- _STATED EXERCISE_
Would you quote the material below from its first line through the line containing "return FLAP_X - half, FLAP_X + half", exactly and with both ends included?

- _DATA SEGMENT_
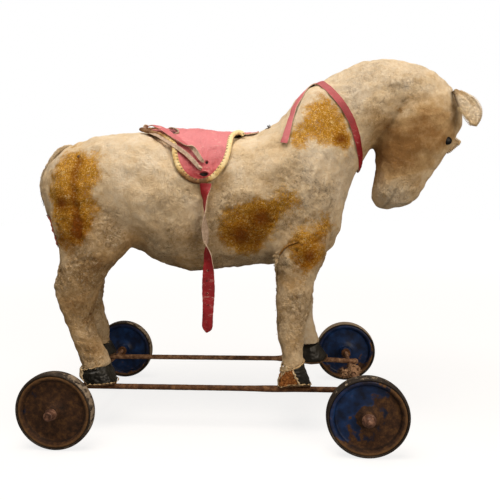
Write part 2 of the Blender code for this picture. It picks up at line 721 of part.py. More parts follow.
def saddle_width(s):
    """Back and front x of the leather at s from the spine."""
    s = abs(s)
    inset = BINDING_WIDTH + GAP
    if s <= FLAP_TOP_S:
        mix = smoothstep((s - SADDLE_TAPER_START_S) / (SADDLE_TAPER_END_S - SADDLE_TAPER_START_S))
        back = SADDLE_BACK_X + (FLAP_X - FLAP_HALF_WIDTH + inset - SADDLE_BACK_X) * mix
        front = SADDLE_FRONT_X + (FLAP_X + FLAP_HALF_WIDTH - inset - SADDLE_FRONT_X) * mix
        return back, front
    depth = min((s - FLAP_TOP_S) / (FLAP_BOTTOM_S - FLAP_TOP_S - inset), FLAP_TIP_SHARE)
    half = (FLAP_HALF_WIDTH - inset) * (1 - depth ** FLAP_SQUARENESS) ** (1 / FLAP_SQUARENESS)
    return FLAP_X - half, FLAP_X + half


SADDLE_ROWS = 9
SADDLE_COLUMNS = 5
SEAT_ROWS = 1
SEAT_Z = 0.4953
saddle_rings = []
leather_end = FLAP_BOTTOM_S - BINDING_WIDTH - GAP - LEATHER_MARGIN
for row in range(-SADDLE_ROWS, SADDLE_ROWS + 1):
    s = leather_end * math.sin(math.pi / 2 * row / SADDLE_ROWS)
    back, front = saddle_width(s)
    columns = [back + (front - back) * i / SADDLE_COLUMNS for i in range(SADDLE_COLUMNS + 1)]
    under = [on_barrel(x, s, SADDLE_LIFT) for x in columns]
    over = [on_barrel(x, s, SADDLE_LIFT + LEATHER_THICKNESS) for x in columns]
    if abs(row) <= SEAT_ROWS:
        for point in over[1:-1]:
            point.z = SEAT_Z
    saddle_rings.append(under + over[::-1])
add("saddle_leather", loft_mesh(saddle_rings), RED_LEATHER)

BINDING_STEPS = 18
for side_name, side in SIDES.items():
    rings = []
    for i in range(BINDING_STEPS + 1):
        turn = math.pi * i / BINDING_STEPS
        outer_x, outer_s = flap_edge(turn)
        inner_x, inner_s = flap_edge(turn, BINDING_WIDTH)
        flip = -side
        rings.append([on_barrel(inner_x, flip * inner_s, SADDLE_LIFT),
                      on_barrel(outer_x, flip * outer_s, SADDLE_LIFT),
                      on_barrel(outer_x, flip * outer_s, SADDLE_LIFT + BINDING_THICKNESS),
                      on_barrel(inner_x, flip * inner_s, SADDLE_LIFT + BINDING_THICKNESS)])
    add(f"{side_name}_saddle_binding", loft_mesh(rings), BINDING)

# Girth straps: the long right one hangs from under its flap, and the short left one holds the buckle.
# A station is the drop below the top, x, half width, and twist in degrees.
STRAP_HALF_THICKNESS = 0.0011
GIRTH_X = -0.0070
GIRTH_TOP_Z = 0.3940
GIRTH_Y = 0.1118
GIRTH_STATIONS = [(0.000, -0.0065, 0.0055, 0), (-0.028, -0.0090, 0.0030, 60), (-0.034, -0.0095, 0.0030, 90),
                  (-0.060, -0.0090, 0.0045, 150), (-0.082, -0.0065, 0.0040, 110), (-0.092, -0.0045, 0.0035, 60),
                  (-0.112, -0.0030, 0.0085, 0), (-0.160, -0.0035, 0.0100, 0), (-0.205, -0.0050, 0.0100, 0),
                  (-0.226, -0.0075, 0.0020, 0)]


def hanging_band(stations, side):
    made = []
    for z, x, half_width, twist in stations:
        angle = math.radians(twist)
        across = Vector((math.cos(angle), side * math.sin(angle), 0))
        through = Vector((-math.sin(angle) * side, math.cos(angle), 0))
        made.append((Vector((x - GIRTH_X, 0, z)), across * half_width, through * STRAP_HALF_THICKNESS))
    return band_mesh(made)


girth = add("right_girth_strap", hanging_band(GIRTH_STATIONS, -1), RED_LEATHER,
            (GIRTH_X, -GIRTH_Y, GIRTH_TOP_Z))
HOLE_DROPS = (0.132, 0.147, 0.162, 0.177)
HOLE_X = -0.0055
HOLE_RADIUS = 0.0013
PUNCH_REACH = 0.0100
for number, drop in enumerate(HOLE_DROPS):
    outer_end = (HOLE_X, -GIRTH_Y - PUNCH_REACH, GIRTH_TOP_Z - drop)
    inner_end = (HOLE_X, -GIRTH_Y + PUNCH_REACH, GIRTH_TOP_Z - drop)
    punch = bar(f"girth_punch_{number}", [outer_end, inner_end], HOLE_RADIUS, None, collection=cutters)
    boolean(girth, "DIFFERENCE", punch)

SHORT_STRAP_LENGTH = 0.0600
SHORT_STRAP_HALF_WIDTH = 0.0065
short_stations = [(drop, GIRTH_X, SHORT_STRAP_HALF_WIDTH, 0) for drop in (0, -SHORT_STRAP_LENGTH)]
add("left_girth_strap", hanging_band(short_stations, 1), RED_LEATHER, (GIRTH_X, GIRTH_Y, GIRTH_TOP_Z))
BUCKLE_HALF_WIDTH = 0.0105
BUCKLE_HEIGHT = 0.0170
BUCKLE_WIRE = 0.0013
buckle_top = -SHORT_STRAP_LENGTH - BUCKLE_WIRE - GAP
buckle = bar("girth_buckle", [(-BUCKLE_HALF_WIDTH, 0, buckle_top), (BUCKLE_HALF_WIDTH, 0, buckle_top),
                              (BUCKLE_HALF_WIDTH, 0, buckle_top - BUCKLE_HEIGHT),
                              (-BUCKLE_HALF_WIDTH, 0, buckle_top - BUCKLE_HEIGHT),
                              (-BUCKLE_HALF_WIDTH, 0, buckle_top - 2 * BUCKLE_WIRE - GAP)],
             BUCKLE_WIRE, BRASSY)
buckle.location = (GIRTH_X, GIRTH_Y, GIRTH_TOP_Z)

# Stirrup strap: a loop of strap that lies on the saddle, from the slots in the right flap to the cantle.
# Its route is x and s.
STIRRUP_ROUTE = [(-0.0050, 0.1280), (-0.0200, 0.1080), (-0.0400, 0.0850), (-0.0620, 0.0620), (-0.0850, 0.0450),
                 (-0.1080, 0.0330)]
STIRRUP_HALF_WIDTH = 0.0055
STIRRUP_THICKNESS = 0.0044
stirrup_lift = SADDLE_LIFT + BINDING_THICKNESS + GAP
rings = []
for i, (x, s) in enumerate(STIRRUP_ROUTE):
    ahead = Vector(STIRRUP_ROUTE[min(i + 1, len(STIRRUP_ROUTE) - 1)])
    behind = Vector(STIRRUP_ROUTE[max(i - 1, 0)])
    slope = (ahead - behind).normalized() * STIRRUP_HALF_WIDTH
    sideways = (-slope.y, slope.x)
    rings.append([on_barrel(x - sideways[0], s - sideways[1], stirrup_lift),
                  on_barrel(x + sideways[0], s + sideways[1], stirrup_lift),
                  on_barrel(x + sideways[0], s + sideways[1], stirrup_lift + STIRRUP_THICKNESS),
                  on_barrel(x - sideways[0], s - sideways[1], stirrup_lift + STIRRUP_THICKNESS)])
add("stirrup_strap", loft_mesh(rings), RED_LEATHER)

# Neck strap: a band right round the neck, from the crest to under the throat
NECK_STRAP_TOP = Vector((0.1680, 0, 0.5600))
NECK_STRAP_BOTTOM = Vector((0.2350, 0, 0.4250))
NECK_STRAP_SWAY = 0.0060
STRAP_HALF_WIDTH = 0.0055
STRAP_LIFT = 0.0030
STRAP_STEPS = 24

strap_middle = (NECK_STRAP_TOP + NECK_STRAP_BOTTOM) / 2
strap_up = (NECK_STRAP_TOP - NECK_STRAP_BOTTOM).normalized()
strap_forward = Vector((strap_up.z, 0, -strap_up.x))
rings = []
for i in range(STRAP_STEPS):
    angle = 2 * math.pi * i / STRAP_STEPS
    outward = strap_up * math.cos(angle) - Vector((0, math.sin(angle), 0))
    sway = strap_forward * NECK_STRAP_SWAY * math.sin(angle) ** 2
    edges = []
    for across in (-STRAP_HALF_WIDTH, STRAP_HALF_WIDTH):
        start = strap_middle + sway + strap_forward * across
        edges.append(SKIN.ray_cast(start, outward)[0] + outward * STRAP_LIFT)
    thickness = outward * 2 * STRAP_HALF_THICKNESS
    rings.append([edges[0], edges[1], edges[1] + thickness, edges[0] + thickness])
add("neck_strap", loft_mesh(rings, closed=True), RED_LEATHER)

# Rein end: the loose end of the neck strap, from near the crest down the right shoulder, as x and z
REIN_ROUTE = [(0.1490, 0.5400), (0.1430, 0.5330), (0.1375, 0.5240), (0.1330, 0.5150), (0.1290, 0.5050),
              (0.1250, 0.4930), (0.1215, 0.4800), (0.1185, 0.4670), (0.1160, 0.4550)]
rein_rings = []
for i, (x, z) in enumerate(REIN_ROUTE):
    ahead = Vector(REIN_ROUTE[min(i + 1, len(REIN_ROUTE) - 1)])
    behind = Vector(REIN_ROUTE[max(i - 1, 0)])
    slope = (ahead - behind).normalized() * STRAP_HALF_WIDTH
    ring = []
    for way, lift in ((-1, 0), (1, 0), (1, 2 * STRAP_HALF_THICKNESS), (-1, 2 * STRAP_HALF_THICKNESS)):
        place, normal = skin_at(x - way * slope.y, z + way * slope.x, SIDES["right"])
        ring.append(place + normal * (STRAP_LIFT + lift))
    rein_rings.append(ring)
add("rein_end", loft_mesh(rein_rings), RED_LEATHER)
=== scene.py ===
"""The looks of an old toy horse on wheels: worn mohair plush, red leather tack and a rusty wheel frame.

Metres, +Z up. The horse faces +X and its right side, the one that the photograph shows, faces -Y.
"""
import math
import random

import bmesh
import bpy
import numpy as np
from mathutils import Matrix, Vector, noise
from mathutils.bvhtree import BVHTree


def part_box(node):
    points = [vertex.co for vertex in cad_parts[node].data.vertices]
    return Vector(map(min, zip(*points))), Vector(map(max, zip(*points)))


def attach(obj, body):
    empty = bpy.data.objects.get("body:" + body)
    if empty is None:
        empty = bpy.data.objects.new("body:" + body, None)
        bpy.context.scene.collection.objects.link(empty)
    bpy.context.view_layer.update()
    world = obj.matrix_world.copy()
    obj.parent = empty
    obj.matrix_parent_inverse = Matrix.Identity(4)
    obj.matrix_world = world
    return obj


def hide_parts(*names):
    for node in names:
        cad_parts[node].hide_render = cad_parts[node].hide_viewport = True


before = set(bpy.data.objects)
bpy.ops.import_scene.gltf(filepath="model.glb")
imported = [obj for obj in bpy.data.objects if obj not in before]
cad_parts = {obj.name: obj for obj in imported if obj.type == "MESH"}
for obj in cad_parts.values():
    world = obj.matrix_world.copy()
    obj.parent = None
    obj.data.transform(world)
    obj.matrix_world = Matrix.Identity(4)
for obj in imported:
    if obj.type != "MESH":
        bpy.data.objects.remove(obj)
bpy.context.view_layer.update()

# Camera
# At a child's height on the horse's right, a little ahead of its middle and looking slightly down.
CAMERA_PLACE = (0.0753, -0.8964, 0.3740)
CAMERA_YAW = 0.0835
CAMERA_PITCH = -0.0974
CAMERA_ROLL = 0.0142
LENS_MM = 37.44

bpy.ops.object.camera_add(location=CAMERA_PLACE)
camera = bpy.context.object
camera.data.lens = LENS_MM
camera.data.sensor_width = 36
turn = (Matrix.Rotation(CAMERA_YAW, 3, "Z") @ Matrix.Rotation(CAMERA_PITCH, 3, "X")
        @ Matrix.Rotation(CAMERA_ROLL, 3, "Y") @ Matrix.Rotation(math.pi / 2, 3, "X"))
camera.rotation_euler = turn.to_euler()
bpy.context.scene.camera = camera
bpy.context.scene.view_settings.view_transform = "Standard"


# Studio
# A white floor and white surroundings, with a broad soft lamp overhead and a weaker one on the right.
def linear(code):
    """An sRGB hex colour as linear red, green, blue and alpha."""
    values = [int(code[i:i + 2], 16) / 255 for i in (1, 3, 5)]
    return tuple(v / 12.92 if v <= 0.04045 else ((v + 0.055) / 1.055) ** 2.4 for v in values) + (1.0,)


def node(tree, kind, sockets=None, stops=None, **settings):
    """Add a shader node with its settings. A socket takes a value, or a link from another node's output."""
    made = tree.nodes.new("ShaderNode" + kind)
    for name, value in settings.items():
        setattr(made, name, value)
    for key, value in (sockets or {}).items():
        if isinstance(value, bpy.types.NodeSocket):
            tree.links.new(value, made.inputs[key])
        else:
            made.inputs[key].default_value = value
    if stops:
        elements = made.color_ramp.elements
        while len(elements) < len(stops):
            elements.new(0.5)
        for element, (position, colour) in zip(elements, stops):
            element.position = position
            element.color = colour
    return made


def maths(tree, operation, *values):
    """A Math node's result."""
    return node(tree, "Math", dict(enumerate(values)), operation=operation).outputs[0]


def remap(tree, value, low, high, made_low=0.0, made_high=1.0, **settings):
    """A value moved from one range into another, and clamped there."""
    sockets = {"Value": value, 1: low, 2: high, 3: made_low, 4: made_high}
    return node(tree, "MapRange", sockets, **settings).outputs[0]


def mix(tree, share, start, end):
    """A share of the way from one colour to another, each a hex code or a node's output."""
    start, end = [linear(colour) if isinstance(colour, str) else colour for colour in (start, end)]
    return node(tree, "Mix", {0: share, 6: start, 7: end}, data_type="RGBA").outputs[2]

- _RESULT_
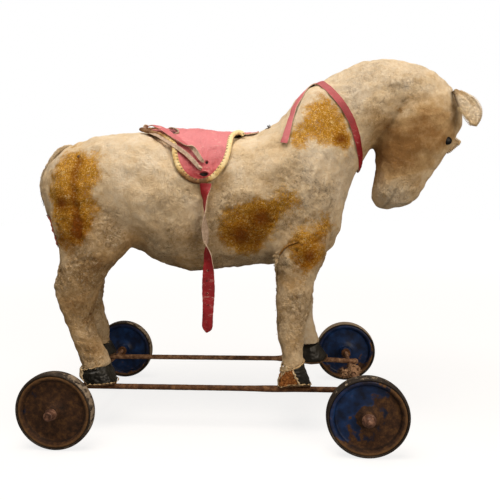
Write part 2 of the Blender code for this picture. It picks up at line 721 of part.py. More parts follow.
def saddle_width(s):
    """Back and front x of the leather at s from the spine."""
    s = abs(s)
    inset = BINDING_WIDTH + GAP
    if s <= FLAP_TOP_S:
        mix = smoothstep((s - SADDLE_TAPER_START_S) / (SADDLE_TAPER_END_S - SADDLE_TAPER_START_S))
        back = SADDLE_BACK_X + (FLAP_X - FLAP_HALF_WIDTH + inset - SADDLE_BACK_X) * mix
        front = SADDLE_FRONT_X + (FLAP_X + FLAP_HALF_WIDTH - inset - SADDLE_FRONT_X) * mix
        return back, front
    depth = min((s - FLAP_TOP_S) / (FLAP_BOTTOM_S - FLAP_TOP_S - inset), FLAP_TIP_SHARE)
    half = (FLAP_HALF_WIDTH - inset) * (1 - depth ** FLAP_SQUARENESS) ** (1 / FLAP_SQUARENESS)
    return FLAP_X - half, FLAP_X + half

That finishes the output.